# RECORDS FOR THIS EXERCISE

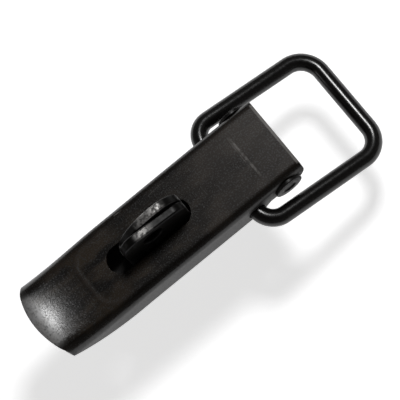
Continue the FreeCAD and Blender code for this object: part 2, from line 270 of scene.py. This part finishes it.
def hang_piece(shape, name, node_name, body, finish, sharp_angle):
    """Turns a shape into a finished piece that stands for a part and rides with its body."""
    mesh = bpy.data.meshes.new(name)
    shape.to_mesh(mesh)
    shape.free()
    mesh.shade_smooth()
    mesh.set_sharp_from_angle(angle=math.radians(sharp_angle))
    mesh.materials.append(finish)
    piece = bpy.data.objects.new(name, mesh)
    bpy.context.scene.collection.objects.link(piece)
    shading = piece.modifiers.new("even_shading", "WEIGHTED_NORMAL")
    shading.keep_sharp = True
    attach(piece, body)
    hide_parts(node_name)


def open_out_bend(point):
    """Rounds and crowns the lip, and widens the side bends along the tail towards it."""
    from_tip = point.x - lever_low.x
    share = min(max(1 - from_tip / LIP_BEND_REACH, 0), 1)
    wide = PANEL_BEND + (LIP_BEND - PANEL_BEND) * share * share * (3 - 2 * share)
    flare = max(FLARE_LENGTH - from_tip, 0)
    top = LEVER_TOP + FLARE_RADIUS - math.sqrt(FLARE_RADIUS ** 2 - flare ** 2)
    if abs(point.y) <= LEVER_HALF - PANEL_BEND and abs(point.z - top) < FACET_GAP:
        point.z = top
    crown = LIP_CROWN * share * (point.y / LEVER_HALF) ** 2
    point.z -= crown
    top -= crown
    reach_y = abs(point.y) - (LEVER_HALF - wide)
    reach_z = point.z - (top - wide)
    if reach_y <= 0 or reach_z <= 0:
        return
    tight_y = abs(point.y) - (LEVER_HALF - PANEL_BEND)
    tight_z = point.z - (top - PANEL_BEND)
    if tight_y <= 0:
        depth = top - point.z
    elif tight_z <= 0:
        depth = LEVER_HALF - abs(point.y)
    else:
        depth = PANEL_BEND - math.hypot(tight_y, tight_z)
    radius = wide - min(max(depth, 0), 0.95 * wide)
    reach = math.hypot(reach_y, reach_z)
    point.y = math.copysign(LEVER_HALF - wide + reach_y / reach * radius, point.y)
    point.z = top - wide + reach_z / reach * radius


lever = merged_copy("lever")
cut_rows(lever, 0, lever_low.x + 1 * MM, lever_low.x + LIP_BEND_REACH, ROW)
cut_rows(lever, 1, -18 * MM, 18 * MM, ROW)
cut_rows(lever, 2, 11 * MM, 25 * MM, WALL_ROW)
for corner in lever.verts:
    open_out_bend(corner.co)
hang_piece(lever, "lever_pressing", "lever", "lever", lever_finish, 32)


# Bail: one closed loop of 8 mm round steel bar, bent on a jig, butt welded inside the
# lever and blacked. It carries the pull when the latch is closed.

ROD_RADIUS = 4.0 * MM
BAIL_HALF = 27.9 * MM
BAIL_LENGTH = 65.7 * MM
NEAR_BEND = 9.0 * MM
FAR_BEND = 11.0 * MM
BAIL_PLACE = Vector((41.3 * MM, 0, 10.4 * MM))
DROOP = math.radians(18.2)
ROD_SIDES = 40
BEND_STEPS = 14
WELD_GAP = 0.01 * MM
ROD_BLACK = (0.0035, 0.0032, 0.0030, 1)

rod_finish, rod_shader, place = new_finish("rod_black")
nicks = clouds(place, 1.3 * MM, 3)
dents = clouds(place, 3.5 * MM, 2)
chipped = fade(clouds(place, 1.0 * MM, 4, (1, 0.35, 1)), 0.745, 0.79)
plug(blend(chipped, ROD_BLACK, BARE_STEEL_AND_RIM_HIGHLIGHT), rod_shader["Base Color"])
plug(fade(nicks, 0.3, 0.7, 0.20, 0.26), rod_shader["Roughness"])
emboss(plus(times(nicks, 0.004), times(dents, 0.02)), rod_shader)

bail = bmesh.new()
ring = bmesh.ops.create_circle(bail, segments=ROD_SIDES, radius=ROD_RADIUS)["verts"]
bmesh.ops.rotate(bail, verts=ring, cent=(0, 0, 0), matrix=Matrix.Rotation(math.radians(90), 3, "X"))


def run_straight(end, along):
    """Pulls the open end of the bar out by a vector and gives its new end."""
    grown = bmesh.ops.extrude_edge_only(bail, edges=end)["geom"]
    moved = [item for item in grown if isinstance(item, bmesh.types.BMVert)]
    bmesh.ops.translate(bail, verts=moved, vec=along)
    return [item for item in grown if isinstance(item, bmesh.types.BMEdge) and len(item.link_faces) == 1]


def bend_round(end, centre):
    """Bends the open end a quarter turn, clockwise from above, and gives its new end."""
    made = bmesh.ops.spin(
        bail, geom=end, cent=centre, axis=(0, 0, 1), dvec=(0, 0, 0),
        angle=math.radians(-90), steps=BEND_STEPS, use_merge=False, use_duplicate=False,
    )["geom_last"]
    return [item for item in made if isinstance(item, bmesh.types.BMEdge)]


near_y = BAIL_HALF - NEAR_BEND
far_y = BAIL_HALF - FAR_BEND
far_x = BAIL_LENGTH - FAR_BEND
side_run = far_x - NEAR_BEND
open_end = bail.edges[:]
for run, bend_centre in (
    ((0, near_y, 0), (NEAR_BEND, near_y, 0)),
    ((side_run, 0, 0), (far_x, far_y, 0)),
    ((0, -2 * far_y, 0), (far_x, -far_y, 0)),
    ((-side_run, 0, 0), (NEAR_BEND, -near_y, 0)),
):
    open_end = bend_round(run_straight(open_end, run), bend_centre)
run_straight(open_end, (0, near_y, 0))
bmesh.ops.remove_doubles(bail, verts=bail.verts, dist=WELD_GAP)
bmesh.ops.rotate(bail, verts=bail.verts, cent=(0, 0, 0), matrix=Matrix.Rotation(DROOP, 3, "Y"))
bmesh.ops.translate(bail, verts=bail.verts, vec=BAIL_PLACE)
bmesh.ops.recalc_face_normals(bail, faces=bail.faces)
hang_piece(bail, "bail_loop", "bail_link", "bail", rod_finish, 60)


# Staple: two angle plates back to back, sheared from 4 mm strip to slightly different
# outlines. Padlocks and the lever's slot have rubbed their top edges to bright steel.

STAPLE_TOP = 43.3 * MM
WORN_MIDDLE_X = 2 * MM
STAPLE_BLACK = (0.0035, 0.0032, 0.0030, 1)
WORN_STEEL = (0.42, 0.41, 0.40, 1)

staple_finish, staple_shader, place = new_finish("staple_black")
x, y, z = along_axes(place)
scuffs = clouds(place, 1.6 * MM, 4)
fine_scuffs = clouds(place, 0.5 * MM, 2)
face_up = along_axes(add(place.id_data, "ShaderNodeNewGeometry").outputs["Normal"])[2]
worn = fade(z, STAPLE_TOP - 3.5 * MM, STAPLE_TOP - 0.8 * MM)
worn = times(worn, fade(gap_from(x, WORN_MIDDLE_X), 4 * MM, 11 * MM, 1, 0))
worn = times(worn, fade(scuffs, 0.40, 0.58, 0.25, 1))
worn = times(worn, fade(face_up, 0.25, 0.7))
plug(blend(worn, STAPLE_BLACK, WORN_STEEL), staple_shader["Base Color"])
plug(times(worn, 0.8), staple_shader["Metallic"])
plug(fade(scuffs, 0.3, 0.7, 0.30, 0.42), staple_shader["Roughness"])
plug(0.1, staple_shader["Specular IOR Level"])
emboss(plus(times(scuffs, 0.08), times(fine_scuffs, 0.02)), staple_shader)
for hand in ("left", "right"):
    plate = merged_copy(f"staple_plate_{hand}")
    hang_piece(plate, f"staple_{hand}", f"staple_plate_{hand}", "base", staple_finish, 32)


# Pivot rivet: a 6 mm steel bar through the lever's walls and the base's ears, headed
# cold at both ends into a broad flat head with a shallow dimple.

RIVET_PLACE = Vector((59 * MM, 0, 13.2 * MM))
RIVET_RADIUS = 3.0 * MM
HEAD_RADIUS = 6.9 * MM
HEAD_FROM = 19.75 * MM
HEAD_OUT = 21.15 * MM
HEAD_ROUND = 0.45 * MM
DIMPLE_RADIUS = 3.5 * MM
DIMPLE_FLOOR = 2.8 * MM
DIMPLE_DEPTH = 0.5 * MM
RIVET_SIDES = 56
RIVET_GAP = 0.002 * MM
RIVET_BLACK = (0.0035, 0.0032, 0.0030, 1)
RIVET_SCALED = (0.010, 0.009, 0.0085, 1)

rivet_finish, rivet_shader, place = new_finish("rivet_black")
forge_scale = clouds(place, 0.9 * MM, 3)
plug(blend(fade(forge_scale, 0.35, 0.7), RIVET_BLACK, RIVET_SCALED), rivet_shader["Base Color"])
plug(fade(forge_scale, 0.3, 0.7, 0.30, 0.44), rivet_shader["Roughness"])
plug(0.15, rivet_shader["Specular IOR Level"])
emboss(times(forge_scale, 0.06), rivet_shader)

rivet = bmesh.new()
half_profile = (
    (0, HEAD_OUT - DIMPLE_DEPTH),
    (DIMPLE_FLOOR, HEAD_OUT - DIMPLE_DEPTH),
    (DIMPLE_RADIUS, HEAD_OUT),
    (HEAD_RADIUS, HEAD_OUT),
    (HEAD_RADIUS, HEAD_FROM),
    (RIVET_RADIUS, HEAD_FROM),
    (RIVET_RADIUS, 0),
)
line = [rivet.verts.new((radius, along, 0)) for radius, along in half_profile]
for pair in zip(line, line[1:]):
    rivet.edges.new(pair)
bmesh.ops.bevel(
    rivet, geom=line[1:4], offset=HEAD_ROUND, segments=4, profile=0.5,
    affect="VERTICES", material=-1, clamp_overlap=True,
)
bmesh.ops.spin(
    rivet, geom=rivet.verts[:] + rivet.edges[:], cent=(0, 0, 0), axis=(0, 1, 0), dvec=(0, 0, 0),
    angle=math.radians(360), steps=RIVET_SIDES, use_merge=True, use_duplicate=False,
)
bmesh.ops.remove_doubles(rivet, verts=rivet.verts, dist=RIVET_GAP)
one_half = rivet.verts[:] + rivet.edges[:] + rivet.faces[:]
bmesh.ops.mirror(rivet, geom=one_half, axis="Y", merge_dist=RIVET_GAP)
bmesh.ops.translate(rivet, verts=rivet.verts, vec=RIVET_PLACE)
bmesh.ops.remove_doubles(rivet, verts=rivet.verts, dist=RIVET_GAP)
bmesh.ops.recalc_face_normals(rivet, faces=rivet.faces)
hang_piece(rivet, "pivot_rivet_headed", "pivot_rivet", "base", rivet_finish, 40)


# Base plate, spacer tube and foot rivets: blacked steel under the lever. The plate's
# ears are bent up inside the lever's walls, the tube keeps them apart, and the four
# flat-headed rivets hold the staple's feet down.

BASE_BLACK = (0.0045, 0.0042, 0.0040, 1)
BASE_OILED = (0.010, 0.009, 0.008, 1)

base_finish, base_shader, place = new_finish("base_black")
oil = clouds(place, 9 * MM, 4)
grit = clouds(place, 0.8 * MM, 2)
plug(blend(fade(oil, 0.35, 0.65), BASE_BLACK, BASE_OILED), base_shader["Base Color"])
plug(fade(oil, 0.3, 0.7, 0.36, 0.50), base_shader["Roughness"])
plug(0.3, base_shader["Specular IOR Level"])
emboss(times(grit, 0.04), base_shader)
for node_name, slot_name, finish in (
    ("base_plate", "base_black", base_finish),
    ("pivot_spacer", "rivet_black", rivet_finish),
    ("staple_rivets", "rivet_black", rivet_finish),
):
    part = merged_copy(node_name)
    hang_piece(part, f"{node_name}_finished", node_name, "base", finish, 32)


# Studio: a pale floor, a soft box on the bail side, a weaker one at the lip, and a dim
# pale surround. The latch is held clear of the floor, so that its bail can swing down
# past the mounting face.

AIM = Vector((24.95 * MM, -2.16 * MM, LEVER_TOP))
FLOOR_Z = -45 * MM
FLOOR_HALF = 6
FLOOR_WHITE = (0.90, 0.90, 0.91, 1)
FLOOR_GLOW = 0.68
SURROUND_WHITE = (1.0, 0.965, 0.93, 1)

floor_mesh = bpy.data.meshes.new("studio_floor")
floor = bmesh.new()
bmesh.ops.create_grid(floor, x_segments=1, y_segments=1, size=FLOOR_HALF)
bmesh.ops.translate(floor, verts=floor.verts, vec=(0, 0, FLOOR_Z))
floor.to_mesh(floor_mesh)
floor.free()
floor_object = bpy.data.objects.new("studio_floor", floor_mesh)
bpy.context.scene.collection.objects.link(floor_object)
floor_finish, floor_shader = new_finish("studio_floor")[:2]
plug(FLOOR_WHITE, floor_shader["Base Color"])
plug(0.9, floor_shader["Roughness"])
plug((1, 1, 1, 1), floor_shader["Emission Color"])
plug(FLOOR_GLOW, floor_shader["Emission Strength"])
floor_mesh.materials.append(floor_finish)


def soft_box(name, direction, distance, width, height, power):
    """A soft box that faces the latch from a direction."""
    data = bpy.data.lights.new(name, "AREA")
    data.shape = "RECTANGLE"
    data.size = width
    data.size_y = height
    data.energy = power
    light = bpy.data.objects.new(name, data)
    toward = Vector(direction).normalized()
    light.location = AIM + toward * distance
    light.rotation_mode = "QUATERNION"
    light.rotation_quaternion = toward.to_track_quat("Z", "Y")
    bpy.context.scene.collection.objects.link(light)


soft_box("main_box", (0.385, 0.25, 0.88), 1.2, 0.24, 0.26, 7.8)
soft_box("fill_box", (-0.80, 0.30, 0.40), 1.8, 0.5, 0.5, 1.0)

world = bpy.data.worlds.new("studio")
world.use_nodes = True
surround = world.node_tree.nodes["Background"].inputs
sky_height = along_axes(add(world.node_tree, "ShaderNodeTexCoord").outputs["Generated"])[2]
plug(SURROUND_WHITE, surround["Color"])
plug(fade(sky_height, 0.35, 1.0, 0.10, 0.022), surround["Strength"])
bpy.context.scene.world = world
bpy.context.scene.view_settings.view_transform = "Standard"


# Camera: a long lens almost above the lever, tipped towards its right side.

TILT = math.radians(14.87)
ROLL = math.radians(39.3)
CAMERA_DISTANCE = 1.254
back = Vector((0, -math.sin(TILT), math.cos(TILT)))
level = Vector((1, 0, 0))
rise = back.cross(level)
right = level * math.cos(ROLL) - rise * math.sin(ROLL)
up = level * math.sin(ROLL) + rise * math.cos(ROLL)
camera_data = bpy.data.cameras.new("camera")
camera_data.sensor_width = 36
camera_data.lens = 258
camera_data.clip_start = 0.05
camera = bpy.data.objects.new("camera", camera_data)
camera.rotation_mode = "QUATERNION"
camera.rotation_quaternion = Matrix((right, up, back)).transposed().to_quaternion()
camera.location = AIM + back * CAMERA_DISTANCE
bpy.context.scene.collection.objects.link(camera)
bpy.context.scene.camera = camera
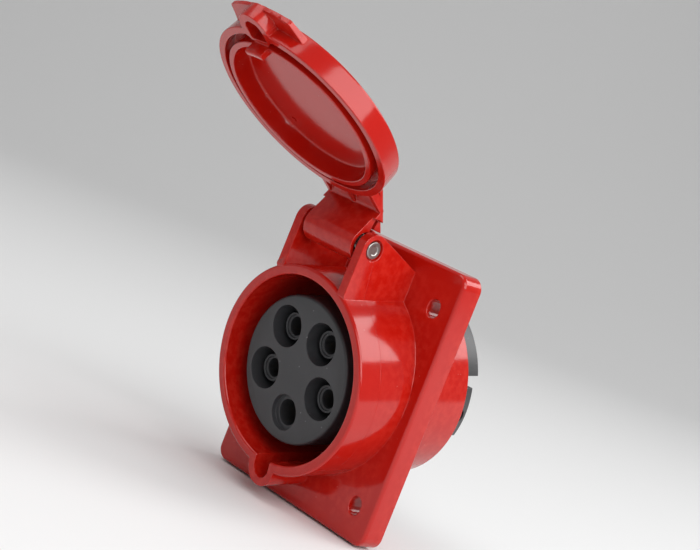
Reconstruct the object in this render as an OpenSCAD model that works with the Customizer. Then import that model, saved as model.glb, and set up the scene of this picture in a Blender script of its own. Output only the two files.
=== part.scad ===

# WHAT IS NEEDED
Return nothing but the lines from the start of the listing above through the line containing "hide_parts(node_name)", exactly as given.

# EXERCISE SOLUTION
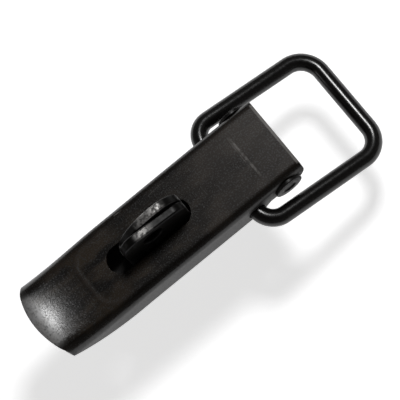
Continue the FreeCAD and Blender code for this object: part 2, from line 270 of scene.py. This part finishes it.
def hang_piece(shape, name, node_name, body, finish, sharp_angle):
    """Turns a shape into a finished piece that stands for a part and rides with its body."""
    mesh = bpy.data.meshes.new(name)
    shape.to_mesh(mesh)
    shape.free()
    mesh.shade_smooth()
    mesh.set_sharp_from_angle(angle=math.radians(sharp_angle))
    mesh.materials.append(finish)
    piece = bpy.data.objects.new(name, mesh)
    bpy.context.scene.collection.objects.link(piece)
    shading = piece.modifiers.new("even_shading", "WEIGHTED_NORMAL")
    shading.keep_sharp = True
    attach(piece, body)
    hide_parts(node_name)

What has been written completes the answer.